Juul has 59 milligrams of nicotine for every milliliter of liquid, way above the range of six to 30 for other e-cigarettes.
That is why it is banned in Europe, where the maximum permitted level is 20 milligrams. A single pod, which a heavy smoker could use in a single day, has the same amount of nicotine as a pack of cigarettes.
In March, U.S. Food and Drug Administration Commissioner Scott Gottlieb said his agency is considering regulating Juul and other e-cigarettes as an over-the-counter drug. In Israel, however, the Health Ministry has no regulations at all for them, despite a promise made a year ago by Deputy Minister Yaakov Litzman that he would apply the same rules to them as to regular cigarettes.
Today, it is permissible to sell e-cigarettes to children, advertise them freely and smoke them anywhere. Juul has taken upon itself to bar sales to those under age 18. The only government-imposed restrictions they have face are from the Education Ministry, which in April issued a circular banning them from schools.

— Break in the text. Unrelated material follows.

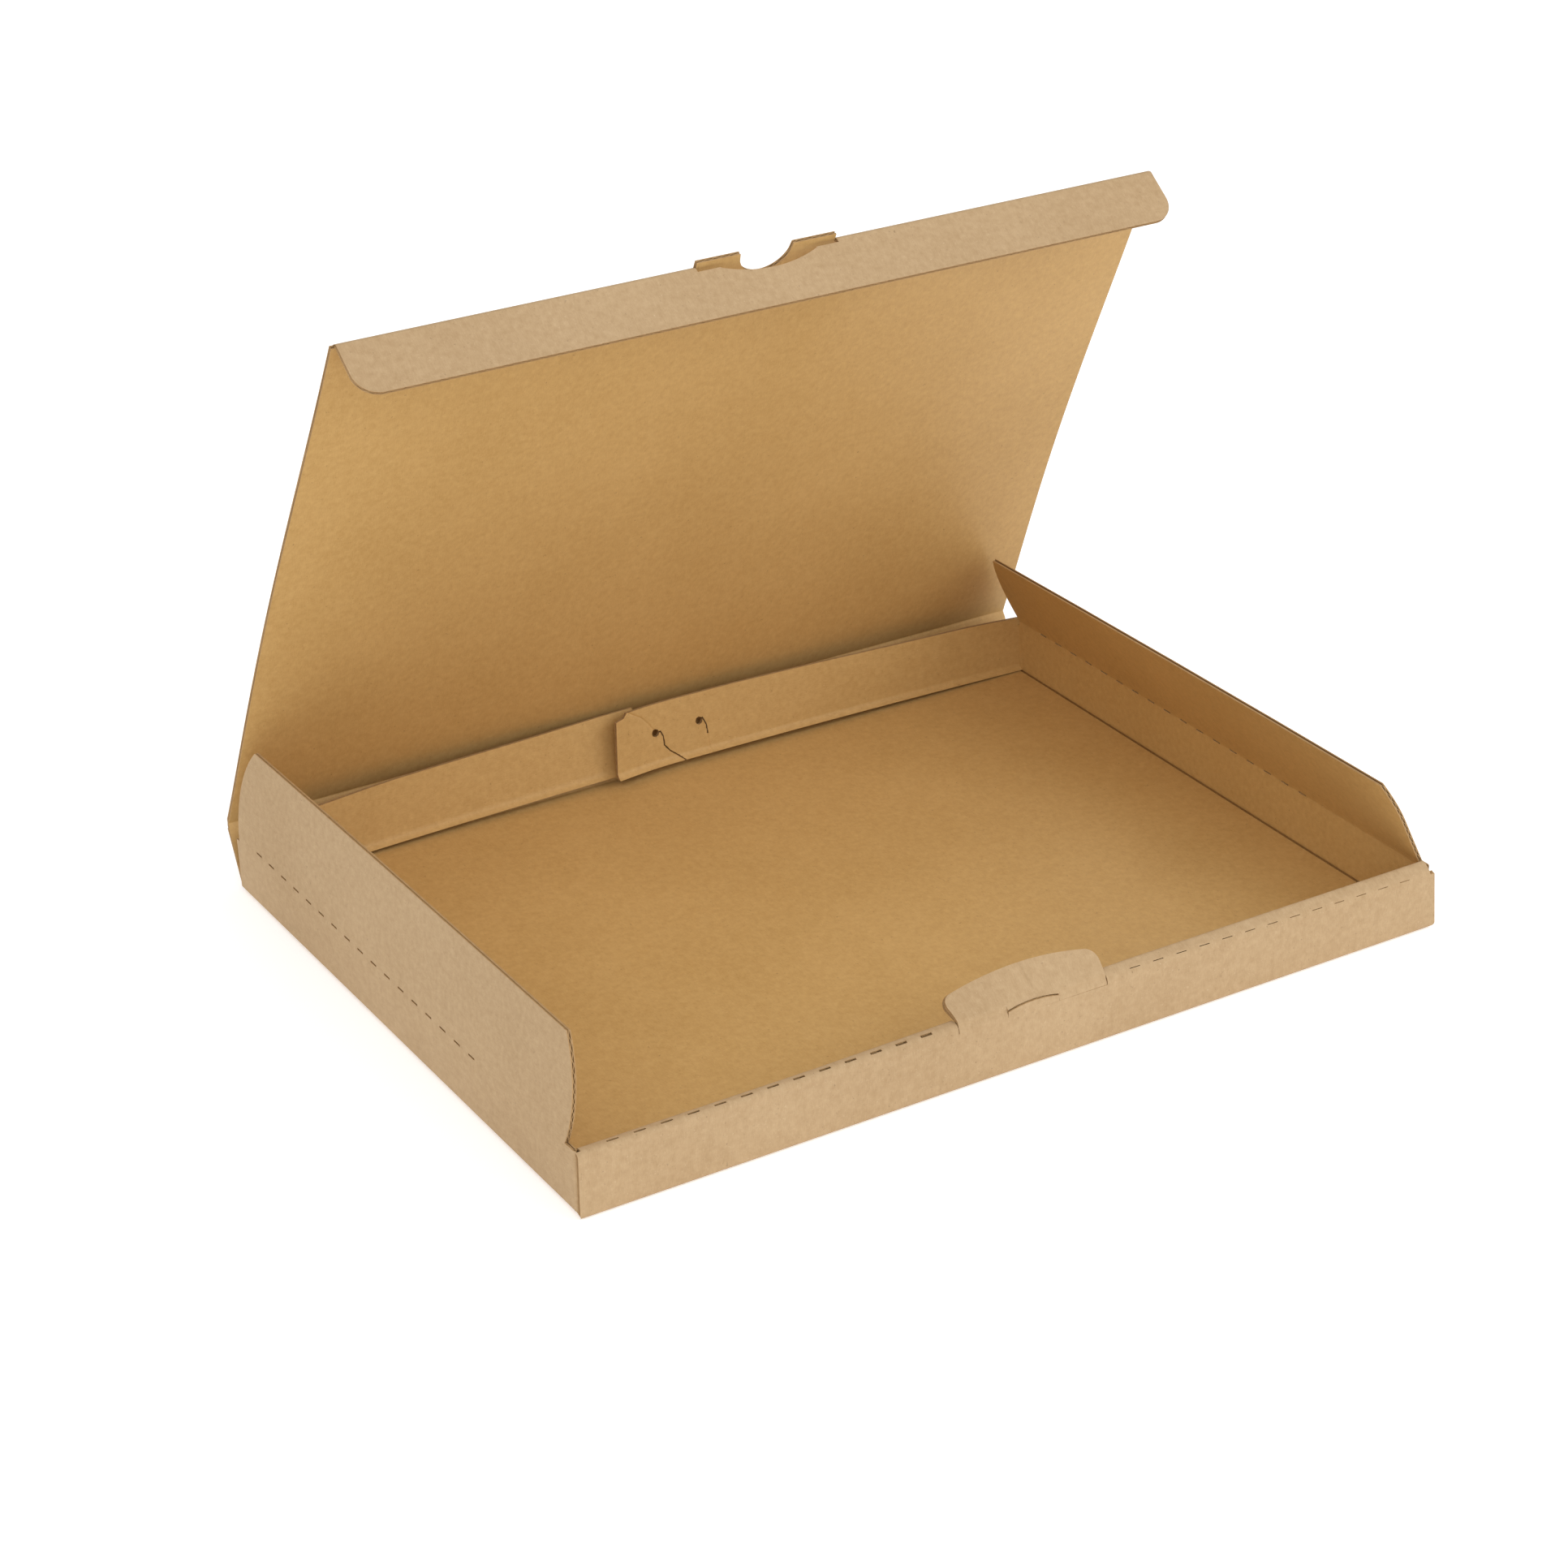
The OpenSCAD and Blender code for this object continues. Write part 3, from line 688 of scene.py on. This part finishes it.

As it has before, the Health Ministry’s official reaction to this state of affairs is to reiterate it plans for chaing the law.
“In the framework of proposed legislation that the ministry is advancing together with Knesset member Eitan Cabel, the ministry is ensuring that the law will be amended to deem electronic cigarettes as equivalent to any other smoking product, thus applying all existing and new restrictions on them,” the ministry told TheMarker.
Last week, the State Comptroller’s Office released a report that was highly critical the Health Ministry’s incompetence in its handling the issue of smoking. A year after the ministry vowed to address the issue of e-cigarettes, they are now on the market with no rules or regulations to govern their sale or use.